It was a long day getting out of New York City from the two different airports. In like manner, however, we crept along in our take off lines, occasionally giving up hope we would ever be able to get out. At least in the Delta flight, I sat in a state of passive torpor as the wave of 8th grade chatter swept over the back of the airplane without cessation. I couldn't quite catch the drift of any particular conversation but the fizz and pizzazz, the jokes, the giggles, the candy consumption, the hands and arms reaching for the air and waving as a signal to comrades several rows distant had an electric and colorful quality.

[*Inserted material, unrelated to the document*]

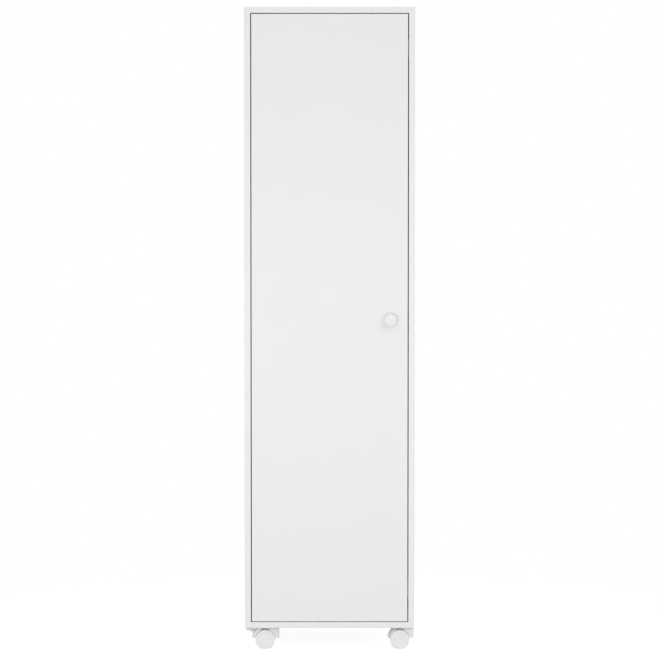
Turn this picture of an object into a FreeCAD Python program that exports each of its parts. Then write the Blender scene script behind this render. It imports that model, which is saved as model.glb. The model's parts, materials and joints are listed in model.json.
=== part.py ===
import FreeCAD, Part

# Broom cupboard: a tall, narrow lacquered cabinet with one inset door on hidden pivots, standing on
# four hooded twin-wheel castors. +Z is up and the door faces -Y. The origin is on the floor, under the
# middle of the space that the cabinet and its knob take up.

import os
from types import SimpleNamespace

import Sketcher
from FreeCAD import Rotation, Vector

# Driving dimensions in millimetres, and angles in degrees.
SIZES = {
    # carcass
    "width": 450.0,
    "depth": 380.0,
    "carcass_height": 1642.0,
    "board": 16.0,
    "edge_round": 1.0,
    "back_thickness": 6.0,
    "back_inset": 8.0,
    "groove_depth": 6.0,
    "panel_fit": 0.1,
    # dowels
    "dowel_diameter": 8.0,
    "dowel_spread": 125.0,
    "dowel_in_side": 20.0,
    "dowel_in_panel": 10.0,
    "dowel_end_gap": 0.5,
    "tight_fit": 0.02,
    # shelf on pins
    "shelf_thickness": 16.0,
    "shelf_space": 194.0,
    "shelf_setback": 30.0,
    "shelf_side_gap": 1.0,
    "shelf_pin_diameter": 5.0,
    "shelf_pin_depth": 9.0,
    "shelf_pin_reach": 8.0,
    "shelf_pin_collar": 8.0,
    "collar_thickness": 1.0,
    "shelf_pin_inset": 30.0,
    "hole_pitch": 32.0,
    # peg rail
    "rail_height": 50.0,
    "rail_thickness": 16.0,
    "rail_drop": 150.0,
    "rail_dowel_pitch": 24.0,
    "rail_dowel_diameter": 6.0,
    "peg_spacing": 120.0,
    "peg_stem": 9.0,
    "peg_reach": 38.0,
    "peg_head": 18.0,
    "peg_stud": 10.0,
    "peg_stud_diameter": 6.0,
    # door
    "door_thickness": 16.0,
    "door_side_gap": 2.6,
    "door_top_gap": 2.4,
    "door_bottom_gap": 1.8,
    "knob_diameter": 33.0,
    "knob_reach": 24.0,
    "knob_head": 13.0,
    "knob_neck": 14.0,
    "knob_round": 1.3,
    "knob_inset": 46.2,
    "knob_height": 801.0,
    "knob_screw_diameter": 4.0,
    "knob_screw_grip": 12.0,
    "knob_screw_head": 8.0,
    "knob_screw_head_height": 2.5,
    # pivot hinges
    "pivot_inset": 15.0,
    "pivot_diameter": 6.0,
    "pivot_engagement": 12.0,
    "bush_diameter": 10.0,
    "bush_length": 14.0,
    "running_fit": 0.05,
    "pivot_plate_length": 44.0,
    "pivot_plate_width": 13.0,
    "pivot_plate_thickness": 2.0,
    "pivot_plate_shift": 8.0,
    "pivot_screw_first": 12.0,
    "pivot_screw_pitch": 12.0,
    "washer_diameter": 12.0,
    # magnetic catches
    "catch_width": 16.0,
    "catch_depth": 16.0,
    "catch_body": 26.0,
    "catch_length": 46.0,
    "catch_ear": 4.0,
    "catch_screw_pitch": 36.0,
    "catch_end_distance": 90.0,
    "magnet_width": 8.0,
    "magnet_depth": 10.0,
    "magnet_length": 20.0,
    "magnet_stand": 0.5,
    "magnet_gap": 0.3,
    "strike_thickness": 1.5,
    "strike_width": 10.0,
    "strike_length": 34.0,
    # wood screws
    "screw_diameter": 3.0,
    "screw_head": 5.6,
    "screw_head_depth": 1.3,
    "screw_grip": 10.0,
    # castors
    "castor_height": 60.0,
    "castor_inset": 42.0,
    "left_castor_inset": 73.0,
    "right_castor_inset": 18.1,
    "trail": 20.0,
    "wheel_diameter": 52.0,
    "wheel_width": 16.5,
    "wheel_round": 1.3,
    "wheel_cap": 3.0,
    "wheel_rim": 3.0,
    "wheel_hub": 13.0,
    "wheel_web": 4.0,
    "wheel_side_gap": 0.5,
    "wheel_ring": 20.5,
    "ring_width": 0.8,
    "ring_depth": 0.5,
    "axle_diameter": 6.0,
    "axle_end_gap": 0.5,
    "hood_radius": 31.5,
    "brake_hood_radius": 36.0,
    "hood_wheel_gap": 0.6,
    "relief_diameter": 32.0,
    "hood_roof": 1.2,
    "hood_width": 42.0,
    "hood_front": 17.0,
    "hood_bottom": 29.8,
    "hood_web": 14.0,
    "hood_boss": 18.0,
    "hood_shoulder": 6.0,
    "hood_nose_round": 2.5,
    "hood_top_gap": 0.8,
    "castor_pin_diameter": 7.0,
    "castor_pin_depth": 22.0,
    "castor_plate_size": 34.0,
    "castor_plate_thickness": 2.0,
    "castor_plate_round": 3.0,
    "castor_screw_pitch": 25.0,
    # brake lever
    "lever_back": 25.2,
    "lever_rise": 17.7,
    "lever_boss": 5.0,
    "lever_length": 26.3,
    "lever_tread_rise": 12.0,
    "lever_tip": 7.2,
    "lever_heel": 10.4,
    "lever_elbow_back": 8.8,
    "lever_elbow_rise": 0.4,
    "lever_round": 0.8,
    "lever_width": 15.4,
    "lever_side_gap": 0.5,
    "lever_nose_gap": 0.7,
    "lever_slot_bottom": 36.5,
    "lever_pin_diameter": 2.5,
}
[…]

Inevitably, after several hours like popcorn exploding all at once--"How much longer?"
And since it was a long trip, we went into that zone of "when-it's-over, it's-over-and-not-a-moment-before." They sang, read, dozed, amused themselves in tiny ways.
Our two groups reunited at Jackson airport; you would think they had not seen each other for a year. Adult passersby and even the normally grim men in deep blue suits who guard the airport grinned at the fiesta of re-encounter. A bent-over lady told a companion, "I just texted my daughter that I was sitting next to some young people! They made me want to be that age again!" I shook my head silently at the intemperate if sincere sentiment and moved on.
When the 8th graders finally stepped outside there was considerable discussion as to whether the air in Wyoming smelled different and various parties weighed in on whether clean air could be discerned in an airport parking lot. But Carolyn was right--even there--we were no longer in Brooklyn . . .
We subdued the chatter and managed to get asleep around midnight.
It is now 7:30 a.m.
Breakfast is about to start.
First day in Wyoming is at hand.
Cool air. A slate blue sky, fading to gray with a deeper luminosity and white behind it. The Western world awaits.